The DNAinfo archives brought to you by WNYC.
Read the press release here.

Maker of La-Dee-Dahs Candy Sets Up Shop in Loop

By Janet Rausa Fuller | December 11, 2012 7:10am

LOOP — La-Dee-Dahs are having their day.

The chocolate-dipped swirls of salted caramel and white chocolate nougat have made it into the pages of O and Food & Wine magazines and, just this month, Bon Appetit.

And after five years of production in a shared kitchen on the West Side, the candy and its maker have a new, permanent home in the Loop.

Chris Kadow-Dougherty opened her Whimsical Candy shop last week in the basement at 175 N. Franklin St. It's an odd location, Kadow-Dougherty admitted, beneath a few law and architecture offices, a sandwich shop and a nail salon. But it's fitting — the building once housed DeMets Candy, the maker of Turtles.

Down the stairs and down a short hallway, behind glass windows looking into the bright and tidy shop, Kadow-Dougherty cranks out some 600 La-Dee-Dahs by hand daily, among other treats.

"I'm hoping tourists will come. There aren't a lot of places in Chicago where you can see candy being made," she said Monday as she cut layered strips of caramel and nougat with a chef's knife.

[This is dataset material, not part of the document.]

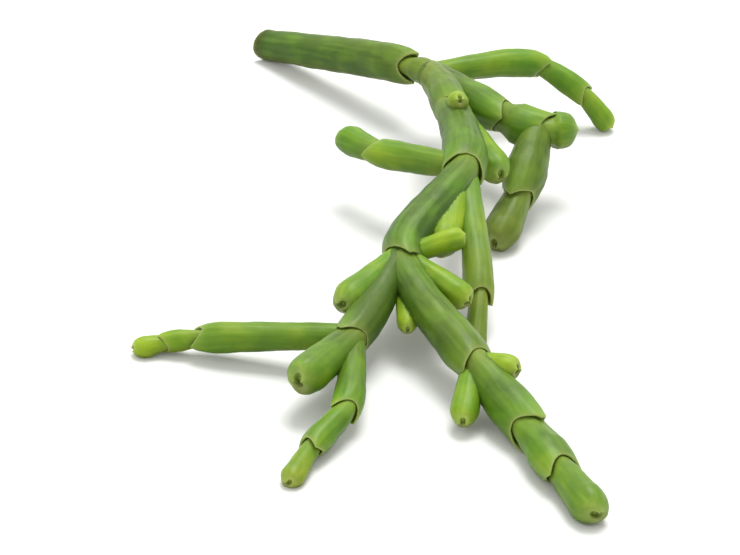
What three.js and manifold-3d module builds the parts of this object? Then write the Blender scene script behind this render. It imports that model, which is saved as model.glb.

This is a second career for the 44-year-old Kadow-Dougherty. On her days off from her previous job at a nonprofit, she would bake all day. She took that as a sign that something had to give. So she quit her job, enrolled at the French Pastry School, fell in love with candy-making and started a company built around her signature sweet, the La-Dee-Dah.

She also makes plain caramels and two types of nougat. She sells her sweets online and wholesale to specialty shops in Chicago and nationwide. But her new shop, open from 11 a.m. to 6 p.m. Monday through Friday, is the only place to find limited-edition treats, such as La-Dee-Dahs with coconut and almond nougat.

Interns from the French Pastry School, just a few blocks away, are working with Kadow-Dougherty on a Whimsy Pie. It's a play on the Whoopie Pie, with a chewy salted caramel and buttercream filling sandwiched between chocolate cake layers. She plans to have it at the store in January.

The space was designed by New York candy historian and author Beth Kimmerle, who was one of Kadow-Dougherty's first customers.

"I really like her attention to detail. That's one thing that makes her items stand apart from the rest," Kimmerle said. "And I'm a big fan of nougat and caramel separately, and what she does with them together is sort of magic."

Kimmerle, who does marketing and branding for candy companies big and small, connected Kadow-Dougherty with the children's retailer Land of Nod, which in turn donated merchandise to help furnish the store. Toy suitcases are a key decorative element. When Kadow-Dougherty was a toddler, she says she packed a suitcase and tried to run away to the candy store down the street.

She has ended up where she always wanted to be.

"I'm so lucky to be able to do this," she said.